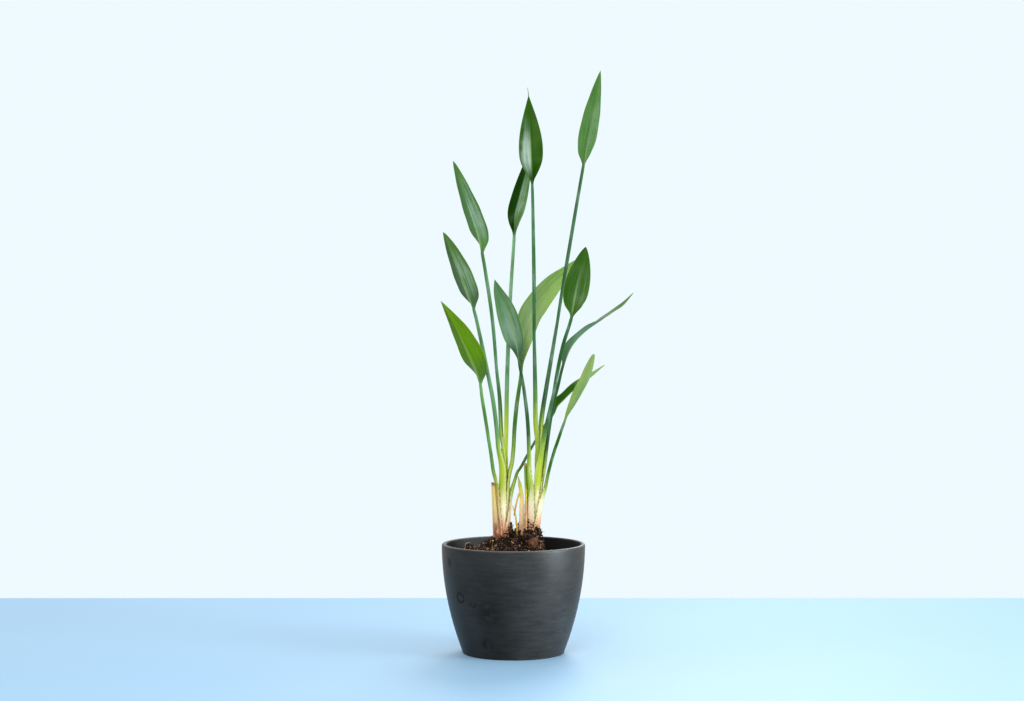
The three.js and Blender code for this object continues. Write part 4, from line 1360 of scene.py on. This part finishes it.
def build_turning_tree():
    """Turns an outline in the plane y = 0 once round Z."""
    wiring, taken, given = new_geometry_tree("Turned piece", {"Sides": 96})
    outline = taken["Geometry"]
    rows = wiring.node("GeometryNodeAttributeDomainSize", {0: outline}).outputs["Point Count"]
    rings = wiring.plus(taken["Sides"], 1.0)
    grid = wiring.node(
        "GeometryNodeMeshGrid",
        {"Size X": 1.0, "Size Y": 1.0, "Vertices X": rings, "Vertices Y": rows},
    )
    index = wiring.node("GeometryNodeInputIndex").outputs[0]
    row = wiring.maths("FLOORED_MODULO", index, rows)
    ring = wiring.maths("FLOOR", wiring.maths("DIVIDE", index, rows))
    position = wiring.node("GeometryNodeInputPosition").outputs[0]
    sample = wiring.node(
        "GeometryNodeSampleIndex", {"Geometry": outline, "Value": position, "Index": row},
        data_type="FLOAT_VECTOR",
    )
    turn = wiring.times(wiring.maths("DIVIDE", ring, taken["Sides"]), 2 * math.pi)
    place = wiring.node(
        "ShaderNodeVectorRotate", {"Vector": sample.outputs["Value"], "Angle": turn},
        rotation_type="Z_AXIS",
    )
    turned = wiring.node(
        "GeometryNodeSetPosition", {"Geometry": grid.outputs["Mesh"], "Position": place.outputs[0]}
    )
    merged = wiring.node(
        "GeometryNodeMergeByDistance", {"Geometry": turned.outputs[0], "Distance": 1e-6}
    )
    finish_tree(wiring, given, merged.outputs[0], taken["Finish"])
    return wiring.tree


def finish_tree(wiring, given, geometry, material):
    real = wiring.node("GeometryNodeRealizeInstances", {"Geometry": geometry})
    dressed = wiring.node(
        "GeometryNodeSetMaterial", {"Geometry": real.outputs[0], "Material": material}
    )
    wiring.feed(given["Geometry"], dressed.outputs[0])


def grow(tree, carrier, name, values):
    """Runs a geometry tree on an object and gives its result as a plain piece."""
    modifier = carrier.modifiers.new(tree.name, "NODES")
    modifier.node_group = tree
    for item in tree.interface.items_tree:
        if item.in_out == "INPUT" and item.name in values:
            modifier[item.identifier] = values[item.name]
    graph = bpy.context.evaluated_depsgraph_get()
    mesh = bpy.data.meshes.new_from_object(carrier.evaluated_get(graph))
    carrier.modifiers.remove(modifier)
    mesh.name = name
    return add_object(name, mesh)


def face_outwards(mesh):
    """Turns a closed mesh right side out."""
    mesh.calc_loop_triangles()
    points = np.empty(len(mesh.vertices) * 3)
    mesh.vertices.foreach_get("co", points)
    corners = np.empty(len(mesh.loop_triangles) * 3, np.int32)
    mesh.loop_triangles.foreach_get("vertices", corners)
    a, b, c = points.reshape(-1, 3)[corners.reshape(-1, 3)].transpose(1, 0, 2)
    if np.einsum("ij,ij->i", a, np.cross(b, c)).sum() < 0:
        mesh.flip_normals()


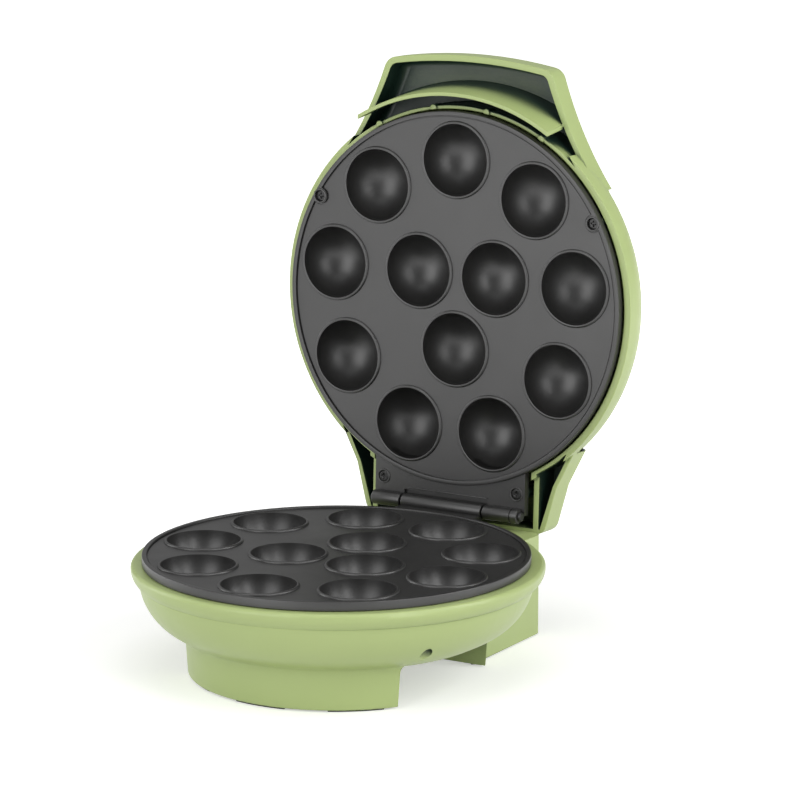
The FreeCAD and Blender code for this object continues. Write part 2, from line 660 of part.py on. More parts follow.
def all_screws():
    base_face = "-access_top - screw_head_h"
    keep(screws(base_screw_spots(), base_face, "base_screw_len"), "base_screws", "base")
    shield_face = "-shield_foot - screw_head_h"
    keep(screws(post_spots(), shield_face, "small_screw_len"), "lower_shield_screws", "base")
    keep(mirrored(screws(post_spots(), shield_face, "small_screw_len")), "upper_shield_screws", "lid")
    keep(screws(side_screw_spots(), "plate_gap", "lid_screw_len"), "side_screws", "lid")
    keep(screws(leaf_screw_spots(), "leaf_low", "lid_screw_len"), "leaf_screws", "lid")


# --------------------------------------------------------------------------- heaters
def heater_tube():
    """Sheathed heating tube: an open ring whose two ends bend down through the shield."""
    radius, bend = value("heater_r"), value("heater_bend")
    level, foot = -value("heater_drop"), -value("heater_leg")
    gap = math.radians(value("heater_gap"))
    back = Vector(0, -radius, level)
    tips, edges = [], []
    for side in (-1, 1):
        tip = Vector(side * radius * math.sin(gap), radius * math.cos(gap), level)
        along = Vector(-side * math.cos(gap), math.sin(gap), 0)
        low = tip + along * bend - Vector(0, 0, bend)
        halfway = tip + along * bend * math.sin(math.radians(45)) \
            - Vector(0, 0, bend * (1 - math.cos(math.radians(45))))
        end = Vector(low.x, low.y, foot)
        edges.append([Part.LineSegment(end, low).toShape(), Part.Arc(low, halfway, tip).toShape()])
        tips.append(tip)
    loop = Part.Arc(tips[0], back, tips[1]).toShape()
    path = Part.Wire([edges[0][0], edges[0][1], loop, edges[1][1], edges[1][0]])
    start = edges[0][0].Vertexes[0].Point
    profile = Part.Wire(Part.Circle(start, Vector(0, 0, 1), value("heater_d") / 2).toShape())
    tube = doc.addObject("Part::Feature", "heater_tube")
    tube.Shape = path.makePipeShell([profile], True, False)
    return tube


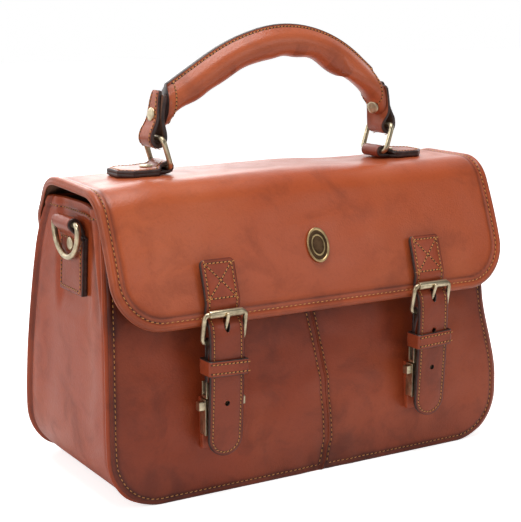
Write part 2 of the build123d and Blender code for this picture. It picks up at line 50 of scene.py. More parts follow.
::::::::::
## AIM
Filter for "code". Return all lines that hold it.

## RESPONSE
The three.js and Blender code for this object continues. Write part 4, from line 1360 of scene.py on. This part finishes it.
The FreeCAD and Blender code for this object continues. Write part 2, from line 660 of part.py on. More parts follow.
Write part 2 of the build123d and Blender code for this picture. It picks up at line 50 of scene.py. More parts follow.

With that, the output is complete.